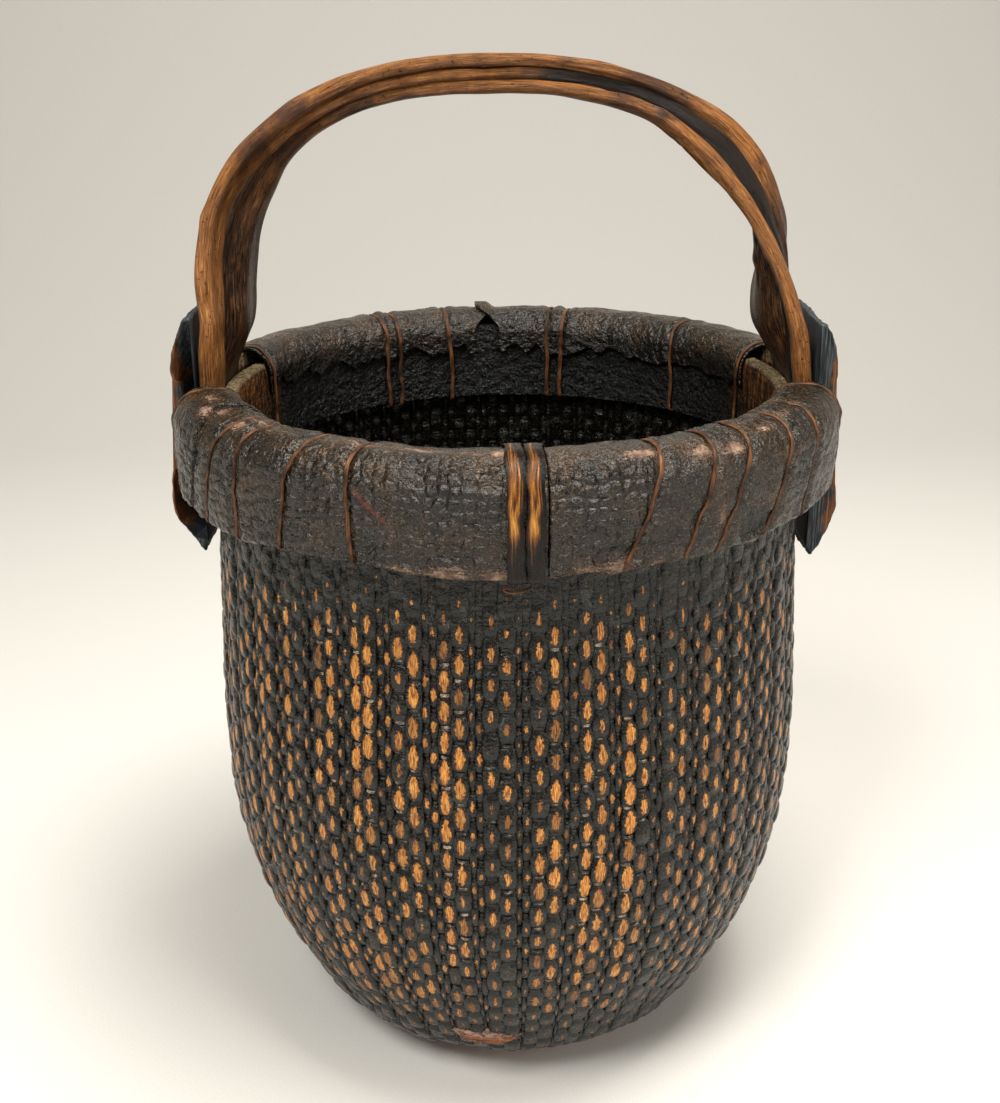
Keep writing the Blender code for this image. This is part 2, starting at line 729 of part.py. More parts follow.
def make_blocks(group, peg_cutters, finish):
    """The carved block outside each pair of legs: a lobe above the rim, a waist and a tail."""
    for name, side in SIDES:
        lift = -side * BLOCK_LIFT
        bottom = RIM_TOP + BLOCK_ABOVE_RIM - BLOCK_HEIGHT + lift
        data = bpy.data.curves.new("side_block_" + name, "CURVE")
        data.dimensions = "2D"
        data.fill_mode = "BOTH"
        data.extrude = BLOCK_WIDTH / 2
        spline = data.splines.new("POLY")
        spline.points.add(len(BLOCK_OUTLINE_SHARES) - 1)
        for point, (out, up) in zip(spline.points, BLOCK_OUTLINE_SHARES):
            point.co = (side * (BLOCK_FACE + BLOCK_DEPTH * out), bottom + BLOCK_HEIGHT * up, 0, 1)
        spline.use_cyclic_u = True
        guide = linked("block_outline_" + name, data, group)
        guide.location.y = HANDLE_OFFSET
        guide.rotation_euler.x = math.pi / 2
        block = made_mesh("side_block_" + name, guide, group, finish)
        weigh_rims(block.data)
        rounded = block.modifiers.new("rounded", "BEVEL")
        rounded.width = BLOCK_BEVEL
        rounded.segments = 1
        rounded.limit_method = "WEIGHT"
        cut_all(block, peg_cutters)


def peg_cylinder(name, start, end, across, radius, group, finish=None):
    """A cylinder along X between two reaches."""
    shape = bmesh.new()
    bmesh.ops.create_cone(
        shape,
        cap_ends=True,
        segments=PEG_SIDES,
        radius1=radius,
        radius2=radius,
        depth=abs(end - start),
        matrix=Matrix.Translation(((start + end) / 2, across, PEG_HEIGHT))
        @ Matrix.Rotation(math.pi / 2, 4, "Y"),
    )
    return smooth(mesh_object(name, shape, group, finish))


def peg_face():
    """How far out the block's waist lies where the pegs are driven in."""
    low, high = WAIST_SHARES
    depths = [out for out, up in BLOCK_OUTLINE_SHARES if low < up < high]
    return BLOCK_FACE + BLOCK_DEPTH * min(depths)


def make_pegs(group, peg_cutters, finish):
    """A peg through the block and each branch's leg, into the inner hoop."""
    for side_name, side in SIDES:
        for which, name in enumerate(("front", "middle", "back")):
            along = branch_place(which, 0 if side < 0 else 1)[0]
            across = HANDLE_OFFSET + (along if side < 0 else -along)
            end = math.sqrt(HOOP_OUTER_RADIUS**2 - across**2) - PEG_BITE
            label = f"{name}_{side_name}"
            peg_cylinder(
                "peg_" + label, side * peg_face(), side * end, across, PEG_RADIUS, group, finish
            )
            hole = peg_cylinder(
                "hole_" + label,
                side * (peg_face() + OVERRUN),
                side * (end - GAP),
                across,
                PEG_RADIUS + GAP,
                peg_cutters,
            )
            as_cutter(hole)


def make_basket():
    clear_scene()
    parts = collection("rice_basket")
    helpers = collection("cutters")
    body_cutters = collection("body_cutters")
    peg_cutters = collection("peg_cutters")
    weave = material("lacquered_willow_weave", (0.035, 0.028, 0.022), 0.4)
    bent_wood = material("bent_hoop_wood", (0.16, 0.11, 0.06), 0.6)
    split_wood = material("split_batten_wood", (0.22, 0.10, 0.05), 0.7)
    sheet = material("bark_sheet", (0.045, 0.038, 0.032), 0.45)
    cane = material("lacing_cane", (0.17, 0.08, 0.04), 0.5)
    strap_cane = material("strap_cane", (0.35, 0.18, 0.06), 0.5)
    branch = material("handle_branch_wood", (0.25, 0.11, 0.035), 0.4)
    carved = material("carved_block_wood", (0.06, 0.05, 0.045), 0.5)
    make_foot(parts, helpers, body_cutters, bent_wood, split_wood)
    make_cane(parts, body_cutters, cane, strap_cane)
    make_pegs(parts, peg_cutters, bent_wood)
    make_handle(parts, peg_cutters, body_cutters, branch)
    make_hoops(parts, peg_cutters, bent_wood)
    make_covers(parts, sheet)
    make_blocks(parts, peg_cutters, carved)
    make_body(parts, body_cutters, weave)


make_basket()
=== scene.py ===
# %% [markdown]
# # Dressing a rice basket
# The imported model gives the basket's plain solids, one for each real piece. This lesson puts the
# maker's detail on them: rods and cords, a rim wrapped in lacquered sheets, split cane, and a
# handle of three twisted branches. The frame is loaded first, because every piece is made where
# its solid stands.

# %% Load the frame
import functools
import json
import math

import bpy
import numpy as np
from mathutils import Matrix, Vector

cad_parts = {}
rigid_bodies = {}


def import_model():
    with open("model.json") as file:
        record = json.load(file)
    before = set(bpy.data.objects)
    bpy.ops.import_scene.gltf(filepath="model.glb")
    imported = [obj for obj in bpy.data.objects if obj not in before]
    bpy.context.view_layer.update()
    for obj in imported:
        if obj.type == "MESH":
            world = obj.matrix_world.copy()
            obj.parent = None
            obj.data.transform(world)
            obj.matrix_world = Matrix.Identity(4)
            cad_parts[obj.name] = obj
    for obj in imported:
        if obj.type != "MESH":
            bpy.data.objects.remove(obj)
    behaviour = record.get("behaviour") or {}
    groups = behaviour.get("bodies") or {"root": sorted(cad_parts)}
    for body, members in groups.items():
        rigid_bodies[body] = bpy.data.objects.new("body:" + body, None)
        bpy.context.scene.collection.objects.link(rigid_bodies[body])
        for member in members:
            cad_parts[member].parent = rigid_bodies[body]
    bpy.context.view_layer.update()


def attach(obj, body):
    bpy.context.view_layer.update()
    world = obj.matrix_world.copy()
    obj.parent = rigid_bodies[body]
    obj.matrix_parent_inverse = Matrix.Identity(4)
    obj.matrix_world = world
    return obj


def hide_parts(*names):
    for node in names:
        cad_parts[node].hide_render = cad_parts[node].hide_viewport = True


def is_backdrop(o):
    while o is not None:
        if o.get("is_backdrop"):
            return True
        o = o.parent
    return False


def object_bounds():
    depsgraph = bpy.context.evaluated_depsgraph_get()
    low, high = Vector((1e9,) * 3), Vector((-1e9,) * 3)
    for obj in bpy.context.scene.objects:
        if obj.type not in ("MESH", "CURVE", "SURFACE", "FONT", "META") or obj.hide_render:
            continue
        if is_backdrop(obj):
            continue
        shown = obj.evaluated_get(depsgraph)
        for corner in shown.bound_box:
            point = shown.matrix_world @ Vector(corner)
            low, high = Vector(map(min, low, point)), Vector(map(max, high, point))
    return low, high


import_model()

# %% [markdown]
# ## Picking, bending and measuring
# An operator works on whatever is selected, so one helper leaves only the named objects selected.
# Another adds a flat grid and hands back each corner's place in it, from 0 to 1 both ways. Most
# pieces here are bent from such a grid: weaving, wrapping and lashing all start from something
# flat or straight. The function ripples makes smooth, seeded unevenness from crossing waves,
# because nothing on a handmade basket is straight.

# %% Helpers for shaping


def pick(*chosen):
    """Leaves only these objects selected, with the last one active."""
    if bpy.context.mode != "OBJECT":
        bpy.ops.object.mode_set(mode="OBJECT")
    bpy.ops.object.select_all(action="DESELECT")
    for one in chosen:
        one.select_set(True)
    if chosen:
        bpy.context.view_layer.objects.active = chosen[-1]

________

● What to work on: Transcribe exactly, and only, the lines beginning at the line containing "0.11, 0.06), 0.6)" and ending at the line containing "imported = [obj", both inclusive.

● Response to the task:
    bent_wood = material("bent_hoop_wood", (0.16, 0.11, 0.06), 0.6)
    split_wood = material("split_batten_wood", (0.22, 0.10, 0.05), 0.7)
    sheet = material("bark_sheet", (0.045, 0.038, 0.032), 0.45)
    cane = material("lacing_cane", (0.17, 0.08, 0.04), 0.5)
    strap_cane = material("strap_cane", (0.35, 0.18, 0.06), 0.5)
    branch = material("handle_branch_wood", (0.25, 0.11, 0.035), 0.4)
    carved = material("carved_block_wood", (0.06, 0.05, 0.045), 0.5)
    make_foot(parts, helpers, body_cutters, bent_wood, split_wood)
    make_cane(parts, body_cutters, cane, strap_cane)
    make_pegs(parts, peg_cutters, bent_wood)
    make_handle(parts, peg_cutters, body_cutters, branch)
    make_hoops(parts, peg_cutters, bent_wood)
    make_covers(parts, sheet)
    make_blocks(parts, peg_cutters, carved)
    make_body(parts, body_cutters, weave)


make_basket()
=== scene.py ===
# %% [markdown]
# # Dressing a rice basket
# The imported model gives the basket's plain solids, one for each real piece. This lesson puts the
# maker's detail on them: rods and cords, a rim wrapped in lacquered sheets, split cane, and a
# handle of three twisted branches. The frame is loaded first, because every piece is made where
# its solid stands.

# %% Load the frame
import functools
import json
import math

import bpy
import numpy as np
from mathutils import Matrix, Vector

cad_parts = {}
rigid_bodies = {}


def import_model():
    with open("model.json") as file:
        record = json.load(file)
    before = set(bpy.data.objects)
    bpy.ops.import_scene.gltf(filepath="model.glb")
    imported = [obj for obj in bpy.data.objects if obj not in before]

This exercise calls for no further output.